Reproduce the entries below in full, word for word.

Start RECORDS

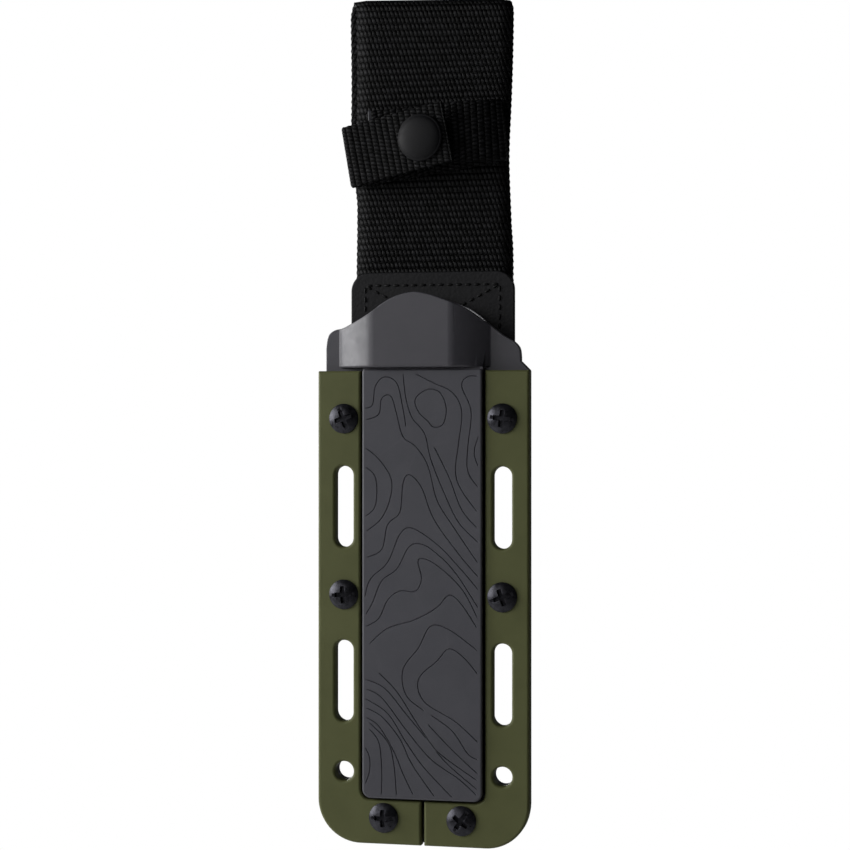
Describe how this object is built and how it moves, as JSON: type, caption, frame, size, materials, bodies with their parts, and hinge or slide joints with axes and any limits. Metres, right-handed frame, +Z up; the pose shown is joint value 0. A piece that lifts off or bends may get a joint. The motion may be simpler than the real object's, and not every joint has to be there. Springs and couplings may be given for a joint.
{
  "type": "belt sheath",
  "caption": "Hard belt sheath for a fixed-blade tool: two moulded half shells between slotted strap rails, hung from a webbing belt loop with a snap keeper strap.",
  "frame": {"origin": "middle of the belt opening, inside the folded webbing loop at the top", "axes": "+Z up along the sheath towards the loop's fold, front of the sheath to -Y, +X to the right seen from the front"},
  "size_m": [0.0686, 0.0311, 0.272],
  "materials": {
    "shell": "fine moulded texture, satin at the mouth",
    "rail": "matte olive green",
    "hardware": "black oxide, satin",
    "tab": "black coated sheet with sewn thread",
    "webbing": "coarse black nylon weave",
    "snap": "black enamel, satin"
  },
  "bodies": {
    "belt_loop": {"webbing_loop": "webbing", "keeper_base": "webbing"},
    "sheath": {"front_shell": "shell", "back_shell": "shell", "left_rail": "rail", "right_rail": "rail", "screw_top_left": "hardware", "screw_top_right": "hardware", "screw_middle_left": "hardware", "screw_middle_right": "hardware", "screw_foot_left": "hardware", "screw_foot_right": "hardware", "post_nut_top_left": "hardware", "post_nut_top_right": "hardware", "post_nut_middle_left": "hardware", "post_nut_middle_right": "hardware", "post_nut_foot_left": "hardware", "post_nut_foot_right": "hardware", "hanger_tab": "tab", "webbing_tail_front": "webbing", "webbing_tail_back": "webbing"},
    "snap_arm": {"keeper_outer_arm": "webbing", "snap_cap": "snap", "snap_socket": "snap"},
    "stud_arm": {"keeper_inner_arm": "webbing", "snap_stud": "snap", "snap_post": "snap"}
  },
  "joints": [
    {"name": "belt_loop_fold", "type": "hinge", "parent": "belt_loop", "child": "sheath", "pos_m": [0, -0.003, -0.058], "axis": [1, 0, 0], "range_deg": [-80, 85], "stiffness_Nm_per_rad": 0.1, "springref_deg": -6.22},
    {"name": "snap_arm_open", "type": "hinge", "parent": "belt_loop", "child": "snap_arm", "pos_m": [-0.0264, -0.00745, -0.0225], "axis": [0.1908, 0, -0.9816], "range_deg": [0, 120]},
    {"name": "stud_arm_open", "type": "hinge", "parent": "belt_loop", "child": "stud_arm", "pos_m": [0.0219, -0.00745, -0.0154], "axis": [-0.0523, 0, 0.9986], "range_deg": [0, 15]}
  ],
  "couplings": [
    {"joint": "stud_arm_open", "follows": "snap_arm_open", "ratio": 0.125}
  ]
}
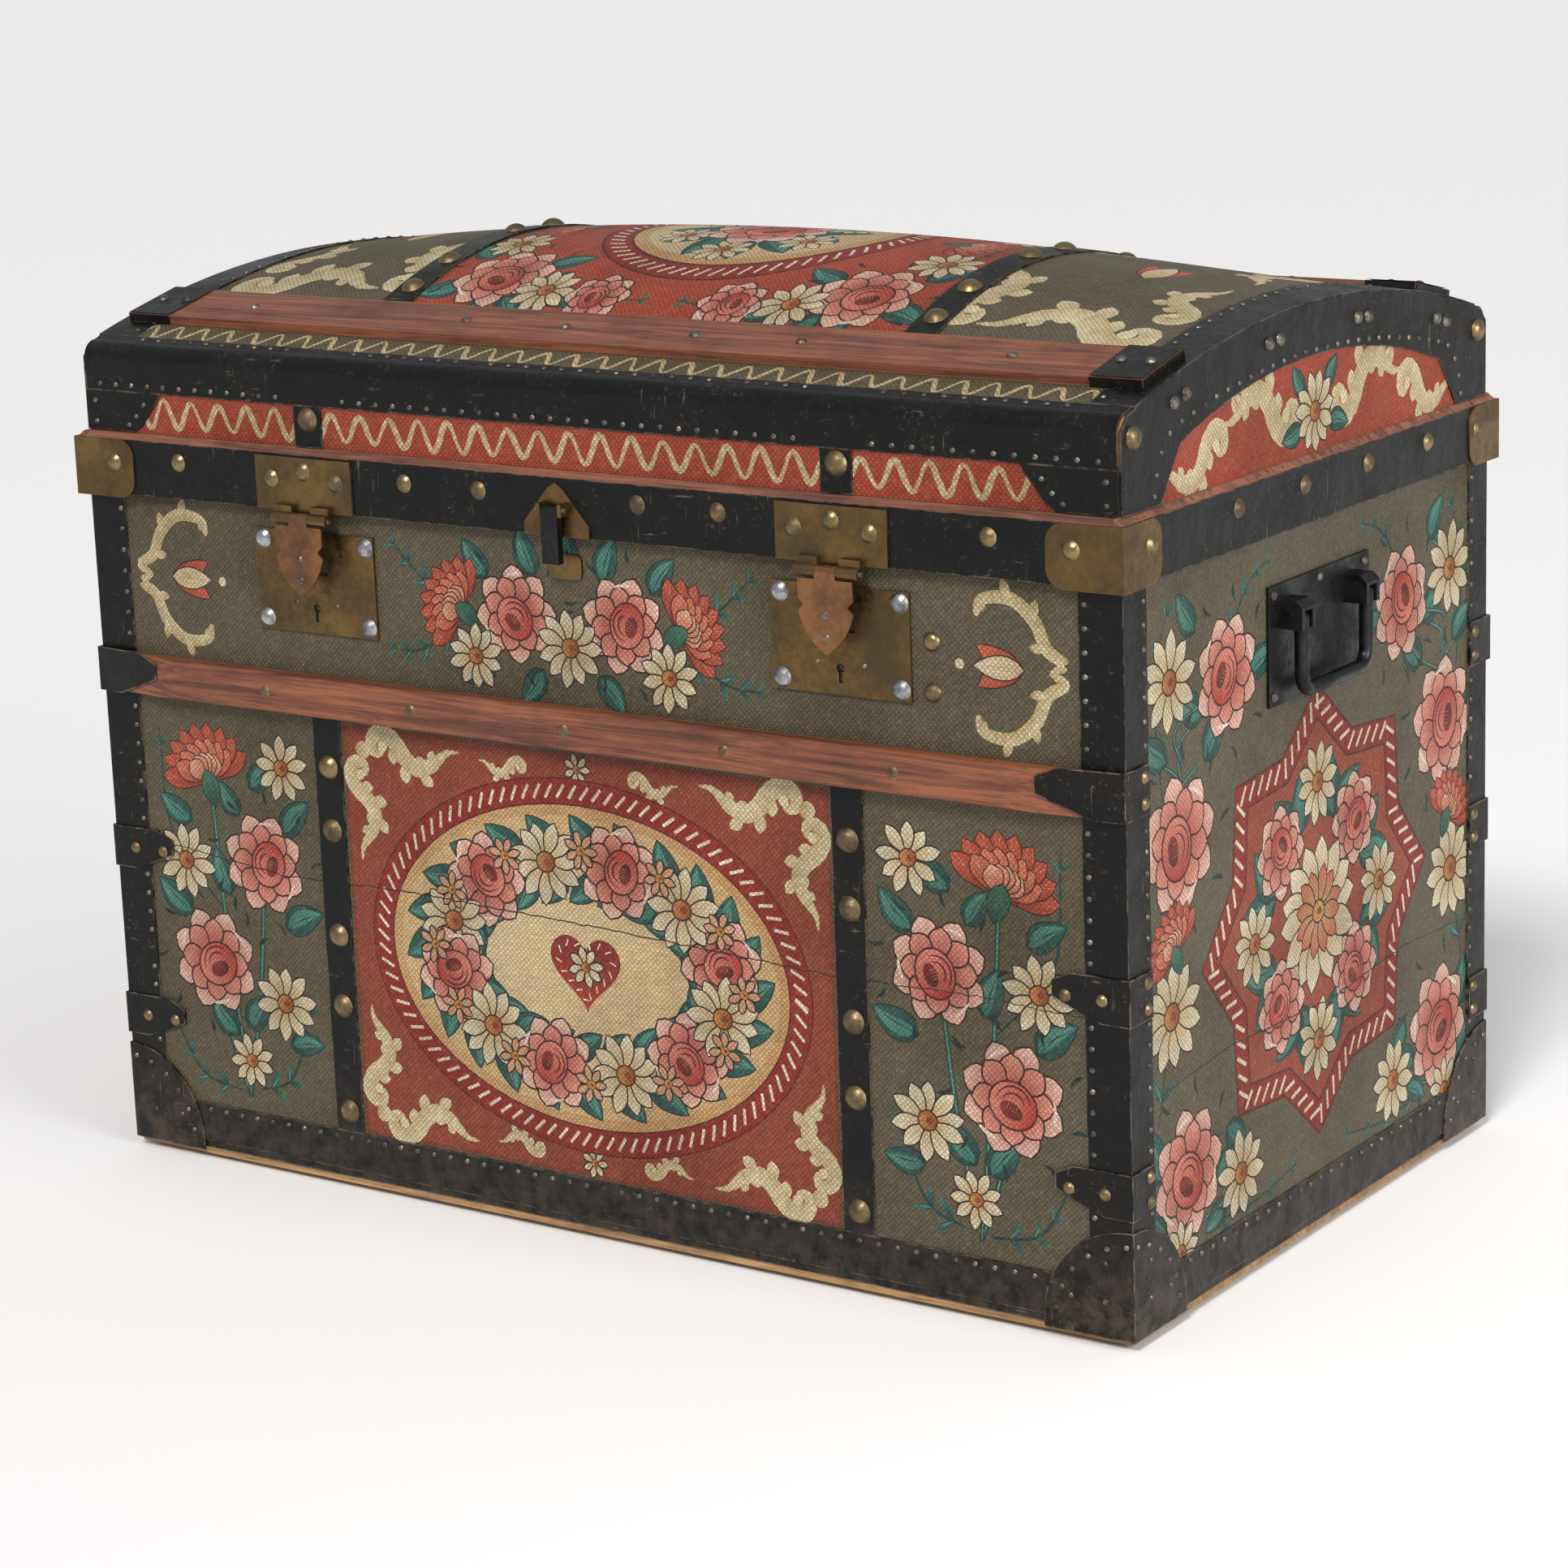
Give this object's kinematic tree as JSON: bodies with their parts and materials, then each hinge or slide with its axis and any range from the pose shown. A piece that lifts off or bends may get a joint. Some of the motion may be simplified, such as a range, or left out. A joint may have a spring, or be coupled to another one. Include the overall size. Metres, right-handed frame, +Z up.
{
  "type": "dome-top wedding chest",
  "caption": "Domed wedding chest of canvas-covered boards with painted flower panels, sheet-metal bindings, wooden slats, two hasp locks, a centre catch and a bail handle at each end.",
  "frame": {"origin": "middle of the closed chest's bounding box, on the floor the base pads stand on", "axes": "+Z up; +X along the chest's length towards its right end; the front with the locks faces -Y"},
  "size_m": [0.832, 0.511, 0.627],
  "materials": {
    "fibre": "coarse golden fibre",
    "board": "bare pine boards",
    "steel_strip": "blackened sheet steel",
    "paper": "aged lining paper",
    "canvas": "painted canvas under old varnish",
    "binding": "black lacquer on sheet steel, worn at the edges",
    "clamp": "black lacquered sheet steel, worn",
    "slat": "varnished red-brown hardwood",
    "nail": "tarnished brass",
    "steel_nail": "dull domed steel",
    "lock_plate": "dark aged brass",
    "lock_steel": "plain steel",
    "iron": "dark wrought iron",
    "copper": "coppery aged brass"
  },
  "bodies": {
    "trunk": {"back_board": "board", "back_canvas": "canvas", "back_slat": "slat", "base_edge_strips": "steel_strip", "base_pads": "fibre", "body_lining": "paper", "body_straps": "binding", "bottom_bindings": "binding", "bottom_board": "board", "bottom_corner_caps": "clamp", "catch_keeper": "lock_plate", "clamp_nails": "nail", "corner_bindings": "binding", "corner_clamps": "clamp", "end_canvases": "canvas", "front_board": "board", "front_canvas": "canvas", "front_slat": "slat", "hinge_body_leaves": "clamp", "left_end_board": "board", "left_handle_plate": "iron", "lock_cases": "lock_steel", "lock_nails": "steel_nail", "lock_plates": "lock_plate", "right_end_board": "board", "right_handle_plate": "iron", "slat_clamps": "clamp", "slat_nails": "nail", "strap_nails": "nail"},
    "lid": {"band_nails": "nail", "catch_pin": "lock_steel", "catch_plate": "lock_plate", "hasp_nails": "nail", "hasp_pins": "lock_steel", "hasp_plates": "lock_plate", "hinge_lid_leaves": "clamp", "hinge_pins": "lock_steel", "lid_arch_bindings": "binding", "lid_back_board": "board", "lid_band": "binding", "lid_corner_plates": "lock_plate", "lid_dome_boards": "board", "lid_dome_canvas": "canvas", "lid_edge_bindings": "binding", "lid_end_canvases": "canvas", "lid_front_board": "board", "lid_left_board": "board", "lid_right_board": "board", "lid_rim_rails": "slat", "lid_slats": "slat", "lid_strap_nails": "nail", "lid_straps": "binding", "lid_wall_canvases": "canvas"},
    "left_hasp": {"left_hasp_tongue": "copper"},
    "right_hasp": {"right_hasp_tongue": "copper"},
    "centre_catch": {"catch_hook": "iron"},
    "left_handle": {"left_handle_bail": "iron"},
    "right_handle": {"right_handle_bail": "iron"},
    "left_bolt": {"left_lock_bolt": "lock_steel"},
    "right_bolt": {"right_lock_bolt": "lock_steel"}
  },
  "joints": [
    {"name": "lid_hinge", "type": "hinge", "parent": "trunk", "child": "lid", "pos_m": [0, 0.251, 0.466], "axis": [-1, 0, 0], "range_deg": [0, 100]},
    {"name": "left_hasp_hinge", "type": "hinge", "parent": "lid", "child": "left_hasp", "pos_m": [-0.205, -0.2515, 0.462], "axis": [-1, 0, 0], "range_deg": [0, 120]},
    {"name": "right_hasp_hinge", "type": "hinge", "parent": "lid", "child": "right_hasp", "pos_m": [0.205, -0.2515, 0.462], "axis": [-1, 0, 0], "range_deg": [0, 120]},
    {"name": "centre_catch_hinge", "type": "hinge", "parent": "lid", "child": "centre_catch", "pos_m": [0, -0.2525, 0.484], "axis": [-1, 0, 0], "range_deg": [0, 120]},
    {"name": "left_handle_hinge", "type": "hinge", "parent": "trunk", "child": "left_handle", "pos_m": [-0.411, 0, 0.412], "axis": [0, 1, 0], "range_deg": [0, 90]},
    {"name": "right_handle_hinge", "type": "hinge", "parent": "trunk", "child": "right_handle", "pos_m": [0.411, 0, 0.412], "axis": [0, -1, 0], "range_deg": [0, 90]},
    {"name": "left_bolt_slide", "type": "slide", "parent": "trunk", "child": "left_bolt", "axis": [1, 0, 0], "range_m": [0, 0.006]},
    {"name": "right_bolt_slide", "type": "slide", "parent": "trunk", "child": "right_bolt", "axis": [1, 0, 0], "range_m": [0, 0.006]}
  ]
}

End RECORDS

RESULT BELOW
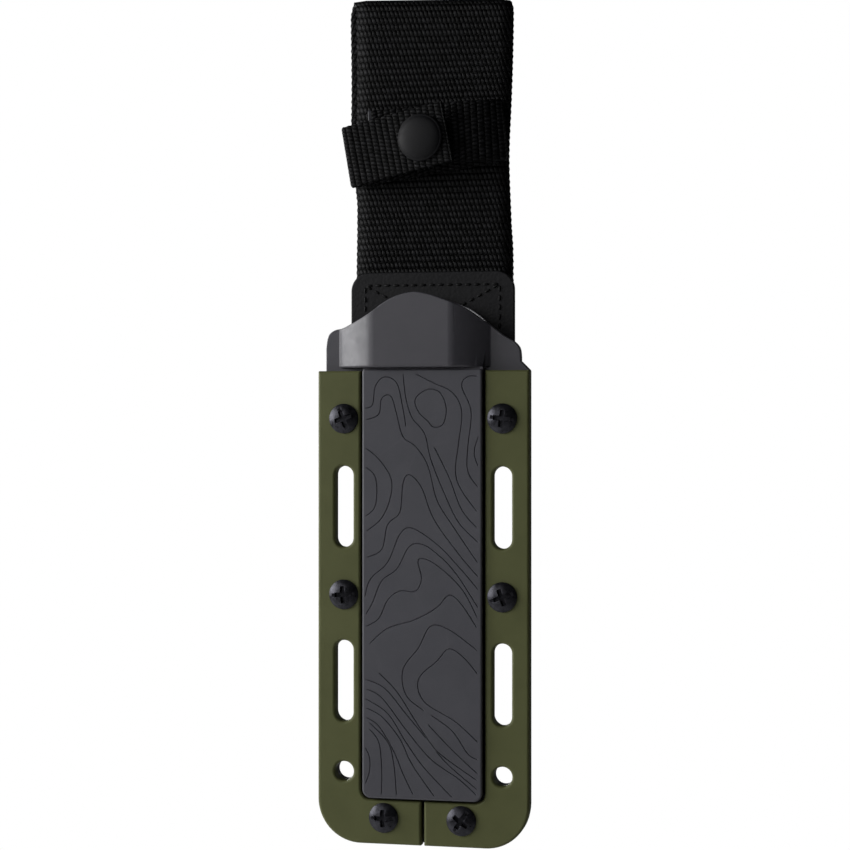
Describe how this object is built and how it moves, as JSON: type, caption, frame, size, materials, bodies with their parts, and hinge or slide joints with axes and any limits. Metres, right-handed frame, +Z up; the pose shown is joint value 0. A piece that lifts off or bends may get a joint. The motion may be simpler than the real object's, and not every joint has to be there. Springs and couplings may be given for a joint.
{
  "type": "belt sheath",
  "caption": "Hard belt sheath for a fixed-blade tool: two moulded half shells between slotted strap rails, hung from a webbing belt loop with a snap keeper strap.",
  "frame": {"origin": "middle of the belt opening, inside the folded webbing loop at the top", "axes": "+Z up along the sheath towards the loop's fold, front of the sheath to -Y, +X to the right seen from the front"},
  "size_m": [0.0686, 0.0311, 0.272],
  "materials": {
    "shell": "fine moulded texture, satin at the mouth",
    "rail": "matte olive green",
    "hardware": "black oxide, satin",
    "tab": "black coated sheet with sewn thread",
    "webbing": "coarse black nylon weave",
    "snap": "black enamel, satin"
  },
  "bodies": {
    "belt_loop": {"webbing_loop": "webbing", "keeper_base": "webbing"},
    "sheath": {"front_shell": "shell", "back_shell": "shell", "left_rail": "rail", "right_rail": "rail", "screw_top_left": "hardware", "screw_top_right": "hardware", "screw_middle_left": "hardware", "screw_middle_right": "hardware", "screw_foot_left": "hardware", "screw_foot_right": "hardware", "post_nut_top_left": "hardware", "post_nut_top_right": "hardware", "post_nut_middle_left": "hardware", "post_nut_middle_right": "hardware", "post_nut_foot_left": "hardware", "post_nut_foot_right": "hardware", "hanger_tab": "tab", "webbing_tail_front": "webbing", "webbing_tail_back": "webbing"},
    "snap_arm": {"keeper_outer_arm": "webbing", "snap_cap": "snap", "snap_socket": "snap"},
    "stud_arm": {"keeper_inner_arm": "webbing", "snap_stud": "snap", "snap_post": "snap"}
  },
  "joints": [
    {"name": "belt_loop_fold", "type": "hinge", "parent": "belt_loop", "child": "sheath", "pos_m": [0, -0.003, -0.058], "axis": [1, 0, 0], "range_deg": [-80, 85], "stiffness_Nm_per_rad": 0.1, "springref_deg": -6.22},
    {"name": "snap_arm_open", "type": "hinge", "parent": "belt_loop", "child": "snap_arm", "pos_m": [-0.0264, -0.00745, -0.0225], "axis": [0.1908, 0, -0.9816], "range_deg": [0, 120]},
    {"name": "stud_arm_open", "type": "hinge", "parent": "belt_loop", "child": "stud_arm", "pos_m": [0.0219, -0.00745, -0.0154], "axis": [-0.0523, 0, 0.9986], "range_deg": [0, 15]}
  ],
  "couplings": [
    {"joint": "stud_arm_open", "follows": "snap_arm_open", "ratio": 0.125}
  ]
}
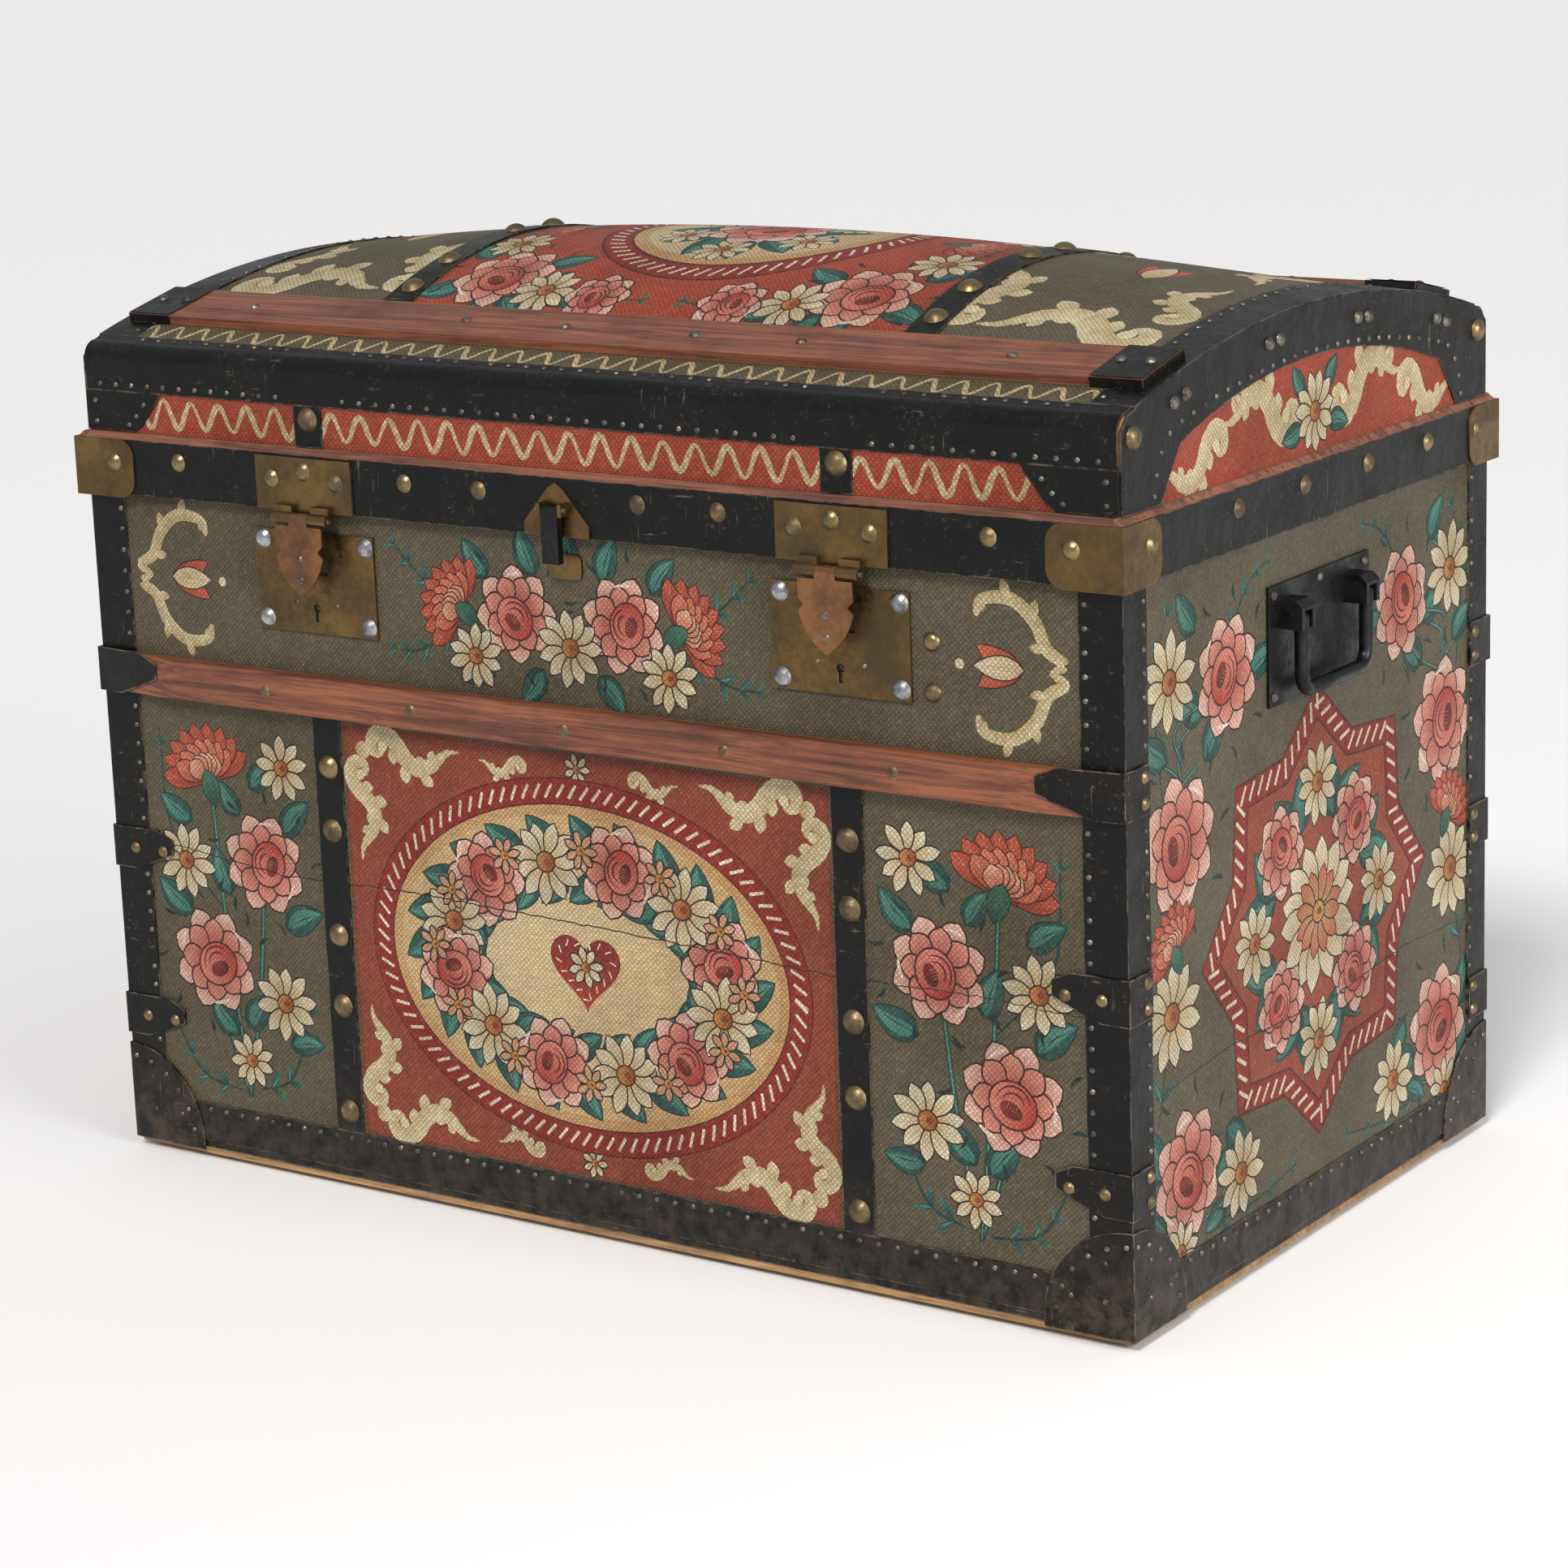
Give this object's kinematic tree as JSON: bodies with their parts and materials, then each hinge or slide with its axis and any range from the pose shown. A piece that lifts off or bends may get a joint. Some of the motion may be simplified, such as a range, or left out. A joint may have a spring, or be coupled to another one. Include the overall size. Metres, right-handed frame, +Z up.
{
  "type": "dome-top wedding chest",
  "caption": "Domed wedding chest of canvas-covered boards with painted flower panels, sheet-metal bindings, wooden slats, two hasp locks, a centre catch and a bail handle at each end.",
  "frame": {"origin": "middle of the closed chest's bounding box, on the floor the base pads stand on", "axes": "+Z up; +X along the chest's length towards its right end; the front with the locks faces -Y"},
  "size_m": [0.832, 0.511, 0.627],
  "materials": {
    "fibre": "coarse golden fibre",
    "board": "bare pine boards",
    "steel_strip": "blackened sheet steel",
    "paper": "aged lining paper",
    "canvas": "painted canvas under old varnish",
    "binding": "black lacquer on sheet steel, worn at the edges",
    "clamp": "black lacquered sheet steel, worn",
    "slat": "varnished red-brown hardwood",
    "nail": "tarnished brass",
    "steel_nail": "dull domed steel",
    "lock_plate": "dark aged brass",
    "lock_steel": "plain steel",
    "iron": "dark wrought iron",
    "copper": "coppery aged brass"
  },
  "bodies": {
    "trunk": {"back_board": "board", "back_canvas": "canvas", "back_slat": "slat", "base_edge_strips": "steel_strip", "base_pads": "fibre", "body_lining": "paper", "body_straps": "binding", "bottom_bindings": "binding", "bottom_board": "board", "bottom_corner_caps": "clamp", "catch_keeper": "lock_plate", "clamp_nails": "nail", "corner_bindings": "binding", "corner_clamps": "clamp", "end_canvases": "canvas", "front_board": "board", "front_canvas": "canvas", "front_slat": "slat", "hinge_body_leaves": "clamp", "left_end_board": "board", "left_handle_plate": "iron", "lock_cases": "lock_steel", "lock_nails": "steel_nail", "lock_plates": "lock_plate", "right_end_board": "board", "right_handle_plate": "iron", "slat_clamps": "clamp", "slat_nails": "nail", "strap_nails": "nail"},
    "lid": {"band_nails": "nail", "catch_pin": "lock_steel", "catch_plate": "lock_plate", "hasp_nails": "nail", "hasp_pins": "lock_steel", "hasp_plates": "lock_plate", "hinge_lid_leaves": "clamp", "hinge_pins": "lock_steel", "lid_arch_bindings": "binding", "lid_back_board": "board", "lid_band": "binding", "lid_corner_plates": "lock_plate", "lid_dome_boards": "board", "lid_dome_canvas": "canvas", "lid_edge_bindings": "binding", "lid_end_canvases": "canvas", "lid_front_board": "board", "lid_left_board": "board", "lid_right_board": "board", "lid_rim_rails": "slat", "lid_slats": "slat", "lid_strap_nails": "nail", "lid_straps": "binding", "lid_wall_canvases": "canvas"},
    "left_hasp": {"left_hasp_tongue": "copper"},
    "right_hasp": {"right_hasp_tongue": "copper"},
    "centre_catch": {"catch_hook": "iron"},
    "left_handle": {"left_handle_bail": "iron"},
    "right_handle": {"right_handle_bail": "iron"},
    "left_bolt": {"left_lock_bolt": "lock_steel"},
    "right_bolt": {"right_lock_bolt": "lock_steel"}
  },
  "joints": [
    {"name": "lid_hinge", "type": "hinge", "parent": "trunk", "child": "lid", "pos_m": [0, 0.251, 0.466], "axis": [-1, 0, 0], "range_deg": [0, 100]},
    {"name": "left_hasp_hinge", "type": "hinge", "parent": "lid", "child": "left_hasp", "pos_m": [-0.205, -0.2515, 0.462], "axis": [-1, 0, 0], "range_deg": [0, 120]},
    {"name": "right_hasp_hinge", "type": "hinge", "parent": "lid", "child": "right_hasp", "pos_m": [0.205, -0.2515, 0.462], "axis": [-1, 0, 0], "range_deg": [0, 120]},
    {"name": "centre_catch_hinge", "type": "hinge", "parent": "lid", "child": "centre_catch", "pos_m": [0, -0.2525, 0.484], "axis": [-1, 0, 0], "range_deg": [0, 120]},
    {"name": "left_handle_hinge", "type": "hinge", "parent": "trunk", "child": "left_handle", "pos_m": [-0.411, 0, 0.412], "axis": [0, 1, 0], "range_deg": [0, 90]},
    {"name": "right_handle_hinge", "type": "hinge", "parent": "trunk", "child": "right_handle", "pos_m": [0.411, 0, 0.412], "axis": [0, -1, 0], "range_deg": [0, 90]},
    {"name": "left_bolt_slide", "type": "slide", "parent": "trunk", "child": "left_bolt", "axis": [1, 0, 0], "range_m": [0, 0.006]},
    {"name": "right_bolt_slide", "type": "slide", "parent": "trunk", "child": "right_bolt", "axis": [1, 0, 0], "range_m": [0, 0.006]}
  ]
}